### Brief
Restate the entire listing word for word.

+++++

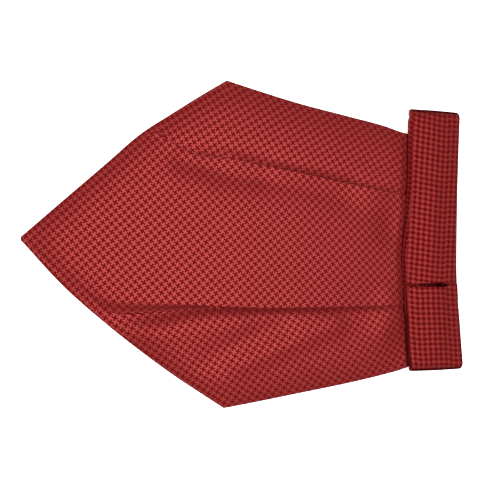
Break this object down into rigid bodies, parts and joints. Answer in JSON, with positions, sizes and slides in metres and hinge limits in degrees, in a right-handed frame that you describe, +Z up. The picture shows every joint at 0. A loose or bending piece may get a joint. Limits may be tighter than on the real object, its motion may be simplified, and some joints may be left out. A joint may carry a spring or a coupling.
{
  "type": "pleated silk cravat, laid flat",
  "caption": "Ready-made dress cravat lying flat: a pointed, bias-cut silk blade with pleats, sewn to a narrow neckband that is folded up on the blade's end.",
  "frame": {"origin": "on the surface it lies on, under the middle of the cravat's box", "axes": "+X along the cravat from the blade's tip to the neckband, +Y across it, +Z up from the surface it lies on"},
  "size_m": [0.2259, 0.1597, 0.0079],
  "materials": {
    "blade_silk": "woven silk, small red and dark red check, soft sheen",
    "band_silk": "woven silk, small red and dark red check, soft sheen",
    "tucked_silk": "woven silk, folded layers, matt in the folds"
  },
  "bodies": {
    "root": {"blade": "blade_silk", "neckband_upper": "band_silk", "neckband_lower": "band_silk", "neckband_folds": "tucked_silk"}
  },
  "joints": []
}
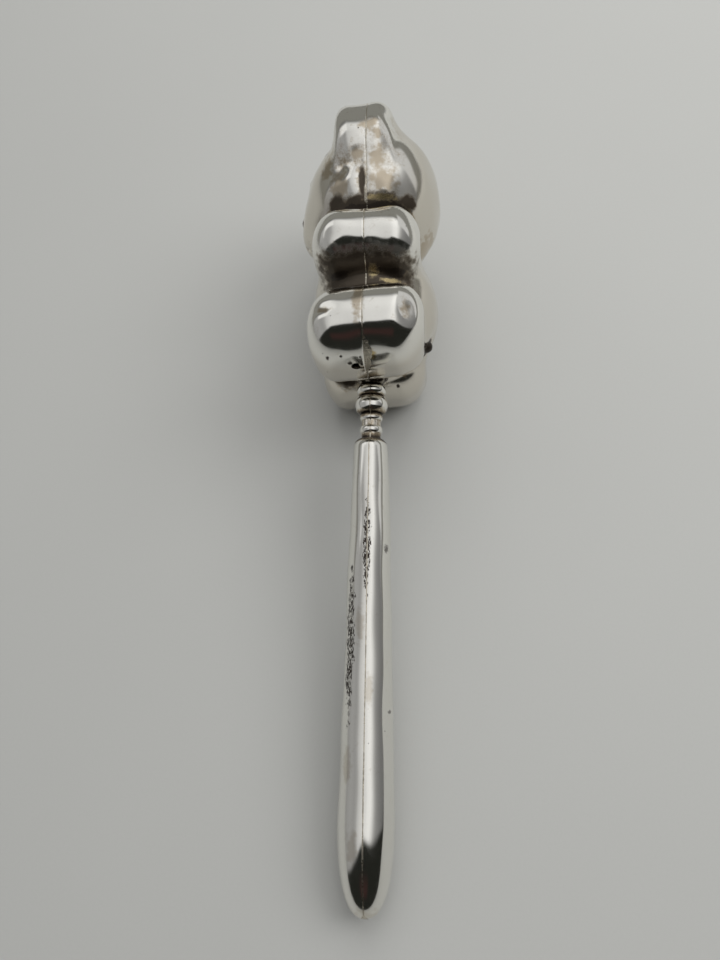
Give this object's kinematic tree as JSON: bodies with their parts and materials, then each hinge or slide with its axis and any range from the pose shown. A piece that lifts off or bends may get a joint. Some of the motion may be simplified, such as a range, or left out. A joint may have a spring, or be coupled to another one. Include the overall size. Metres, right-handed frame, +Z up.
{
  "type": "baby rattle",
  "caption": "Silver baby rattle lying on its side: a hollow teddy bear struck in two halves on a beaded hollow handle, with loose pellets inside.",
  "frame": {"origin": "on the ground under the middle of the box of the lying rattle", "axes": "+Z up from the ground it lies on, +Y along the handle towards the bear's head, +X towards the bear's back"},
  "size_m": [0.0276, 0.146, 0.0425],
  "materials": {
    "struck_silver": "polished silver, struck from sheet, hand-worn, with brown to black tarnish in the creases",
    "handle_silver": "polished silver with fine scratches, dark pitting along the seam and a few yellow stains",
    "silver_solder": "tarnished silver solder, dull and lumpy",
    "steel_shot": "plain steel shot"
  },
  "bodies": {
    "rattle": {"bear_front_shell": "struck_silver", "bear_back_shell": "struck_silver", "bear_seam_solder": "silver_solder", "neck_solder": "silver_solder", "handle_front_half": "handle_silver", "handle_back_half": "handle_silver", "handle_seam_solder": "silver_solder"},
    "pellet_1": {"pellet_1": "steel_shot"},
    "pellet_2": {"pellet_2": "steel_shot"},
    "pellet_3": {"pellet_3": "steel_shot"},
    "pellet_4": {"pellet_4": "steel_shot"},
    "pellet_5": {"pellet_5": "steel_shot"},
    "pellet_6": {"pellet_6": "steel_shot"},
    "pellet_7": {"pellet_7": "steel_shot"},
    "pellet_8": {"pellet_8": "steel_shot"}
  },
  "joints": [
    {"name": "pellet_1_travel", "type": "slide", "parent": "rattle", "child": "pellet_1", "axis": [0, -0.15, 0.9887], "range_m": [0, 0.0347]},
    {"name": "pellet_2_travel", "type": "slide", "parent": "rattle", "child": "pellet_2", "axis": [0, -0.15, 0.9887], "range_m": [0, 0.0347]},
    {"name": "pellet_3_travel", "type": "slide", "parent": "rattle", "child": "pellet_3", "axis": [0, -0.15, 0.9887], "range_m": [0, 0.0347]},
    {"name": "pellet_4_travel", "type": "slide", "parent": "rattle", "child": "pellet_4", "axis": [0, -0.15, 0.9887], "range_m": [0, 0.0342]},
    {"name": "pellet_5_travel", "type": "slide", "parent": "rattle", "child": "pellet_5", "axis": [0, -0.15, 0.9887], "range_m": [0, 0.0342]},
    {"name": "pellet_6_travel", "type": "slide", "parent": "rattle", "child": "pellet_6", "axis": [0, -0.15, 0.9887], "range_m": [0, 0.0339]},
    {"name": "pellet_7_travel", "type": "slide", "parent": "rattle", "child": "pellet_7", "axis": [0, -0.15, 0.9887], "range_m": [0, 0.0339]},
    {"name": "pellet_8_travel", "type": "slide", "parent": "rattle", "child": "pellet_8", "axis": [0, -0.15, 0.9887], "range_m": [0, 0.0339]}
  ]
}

+++++

### Correct result
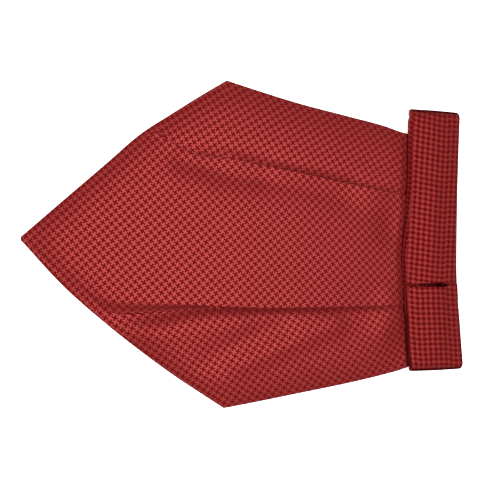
Break this object down into rigid bodies, parts and joints. Answer in JSON, with positions, sizes and slides in metres and hinge limits in degrees, in a right-handed frame that you describe, +Z up. The picture shows every joint at 0. A loose or bending piece may get a joint. Limits may be tighter than on the real object, its motion may be simplified, and some joints may be left out. A joint may carry a spring or a coupling.
{
  "type": "pleated silk cravat, laid flat",
  "caption": "Ready-made dress cravat lying flat: a pointed, bias-cut silk blade with pleats, sewn to a narrow neckband that is folded up on the blade's end.",
  "frame": {"origin": "on the surface it lies on, under the middle of the cravat's box", "axes": "+X along the cravat from the blade's tip to the neckband, +Y across it, +Z up from the surface it lies on"},
  "size_m": [0.2259, 0.1597, 0.0079],
  "materials": {
    "blade_silk": "woven silk, small red and dark red check, soft sheen",
    "band_silk": "woven silk, small red and dark red check, soft sheen",
    "tucked_silk": "woven silk, folded layers, matt in the folds"
  },
  "bodies": {
    "root": {"blade": "blade_silk", "neckband_upper": "band_silk", "neckband_lower": "band_silk", "neckband_folds": "tucked_silk"}
  },
  "joints": []
}
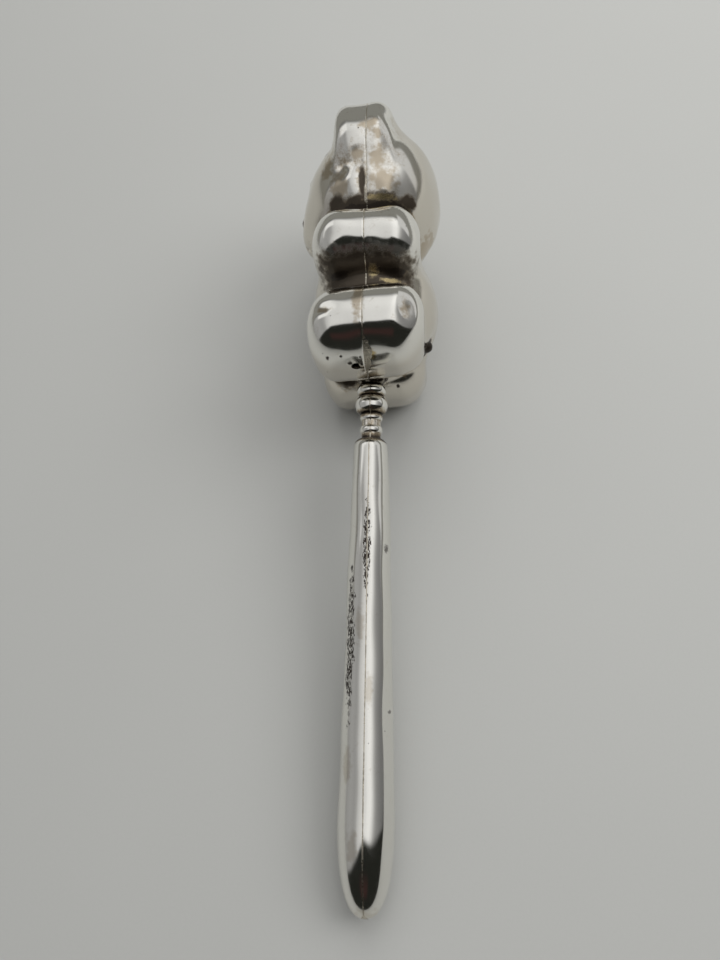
Give this object's kinematic tree as JSON: bodies with their parts and materials, then each hinge or slide with its axis and any range from the pose shown. A piece that lifts off or bends may get a joint. Some of the motion may be simplified, such as a range, or left out. A joint may have a spring, or be coupled to another one. Include the overall size. Metres, right-handed frame, +Z up.
{
  "type": "baby rattle",
  "caption": "Silver baby rattle lying on its side: a hollow teddy bear struck in two halves on a beaded hollow handle, with loose pellets inside.",
  "frame": {"origin": "on the ground under the middle of the box of the lying rattle", "axes": "+Z up from the ground it lies on, +Y along the handle towards the bear's head, +X towards the bear's back"},
  "size_m": [0.0276, 0.146, 0.0425],
  "materials": {
    "struck_silver": "polished silver, struck from sheet, hand-worn, with brown to black tarnish in the creases",
    "handle_silver": "polished silver with fine scratches, dark pitting along the seam and a few yellow stains",
    "silver_solder": "tarnished silver solder, dull and lumpy",
    "steel_shot": "plain steel shot"
  },
  "bodies": {
    "rattle": {"bear_front_shell": "struck_silver", "bear_back_shell": "struck_silver", "bear_seam_solder": "silver_solder", "neck_solder": "silver_solder", "handle_front_half": "handle_silver", "handle_back_half": "handle_silver", "handle_seam_solder": "silver_solder"},
    "pellet_1": {"pellet_1": "steel_shot"},
    "pellet_2": {"pellet_2": "steel_shot"},
    "pellet_3": {"pellet_3": "steel_shot"},
    "pellet_4": {"pellet_4": "steel_shot"},
    "pellet_5": {"pellet_5": "steel_shot"},
    "pellet_6": {"pellet_6": "steel_shot"},
    "pellet_7": {"pellet_7": "steel_shot"},
    "pellet_8": {"pellet_8": "steel_shot"}
  },
  "joints": [
    {"name": "pellet_1_travel", "type": "slide", "parent": "rattle", "child": "pellet_1", "axis": [0, -0.15, 0.9887], "range_m": [0, 0.0347]},
    {"name": "pellet_2_travel", "type": "slide", "parent": "rattle", "child": "pellet_2", "axis": [0, -0.15, 0.9887], "range_m": [0, 0.0347]},
    {"name": "pellet_3_travel", "type": "slide", "parent": "rattle", "child": "pellet_3", "axis": [0, -0.15, 0.9887], "range_m": [0, 0.0347]},
    {"name": "pellet_4_travel", "type": "slide", "parent": "rattle", "child": "pellet_4", "axis": [0, -0.15, 0.9887], "range_m": [0, 0.0342]},
    {"name": "pellet_5_travel", "type": "slide", "parent": "rattle", "child": "pellet_5", "axis": [0, -0.15, 0.9887], "range_m": [0, 0.0342]},
    {"name": "pellet_6_travel", "type": "slide", "parent": "rattle", "child": "pellet_6", "axis": [0, -0.15, 0.9887], "range_m": [0, 0.0339]},
    {"name": "pellet_7_travel", "type": "slide", "parent": "rattle", "child": "pellet_7", "axis": [0, -0.15, 0.9887], "range_m": [0, 0.0339]},
    {"name": "pellet_8_travel", "type": "slide", "parent": "rattle", "child": "pellet_8", "axis": [0, -0.15, 0.9887], "range_m": [0, 0.0339]}
  ]
}